The calculation sheets for the drop and concealed beam can be viewed from the tab below.Calculation-Sheets
- Akash.c. Arakere, Tejas D. Doshi, “comparison of Multy-storey buildings with Normal beams and concealed beams”. International research journal of engineering and technology, volume :02 Issue:03 June 2015.
- Chetan Talawar, Hemant Sonawadekar (2017), “Performance Based Analysis of Concealed Beam in Reinforced Concrete Structure”, Indian research journal of engineering and technology, Volume: 04 Issue: 06 | June -2017.
- Mahmad Irfan Nadagouda, G. Ravi (2017),” Analytical study on Flexural behaviour of RCC slabs with concealed beams using ANSYS”, International research journal of engineering and technology, Volume: 04 Issue: 07 | July -2017.
- Samir H. Helou, Muncher M. Diab, “Slabs with Concealed Beams Facts and Fallacies”. Asian Journal of Engineering and Technology (ISSN: 2321 – 2462) Volume 02 – Issue 04, August 2014.
- JingjingLiu, HaoyuZhang, “Common Design Problems and Optimization Measures for Flat Slab Floor Structures”, E3S Web of Conferences 143, 01033 (2020).
There’s a need to write a caveat here, because there’s a stark distinction between a concealed beam as expressed in this article and the popular display in some construction sites, i.e., the “secret beam” as fondly called and purportedly believed to possess the same function as a concealed beam and provided in extremely thin slab.
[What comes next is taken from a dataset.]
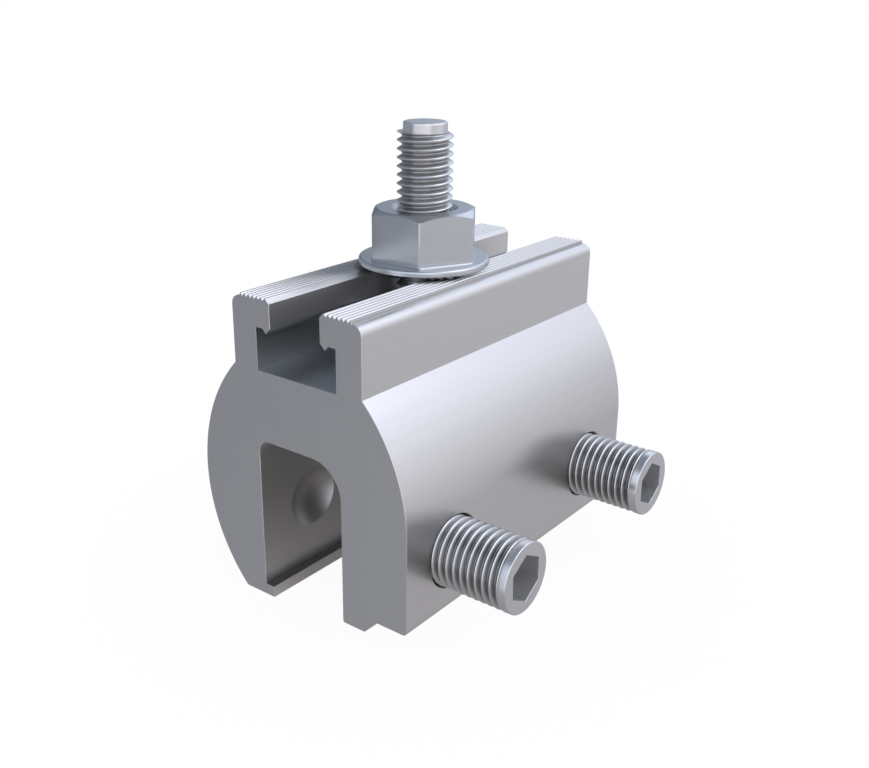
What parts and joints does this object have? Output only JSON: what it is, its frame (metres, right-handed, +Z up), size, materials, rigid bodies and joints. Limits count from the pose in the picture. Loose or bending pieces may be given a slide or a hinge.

This has become a sort of obsession, especially in Nigeria’s construction industry. A concealed beam as expressed in this article must be sized according to the design requirements for beams, and where it has been designed, it’s heavily reinforced, this is contrary to what is seen in most construction site, as they’re merely reinforced with light bars. This would be an absolute disaster if the ‘secret beam’ were to be considered to perform the function of a principal structural element in the design.
The perceived importance of the ‘secret beam’ is that it stiffens a concrete slab against deflection, however, this cannot be explained within the context of concrete structures, hence their provision and use is a hoax.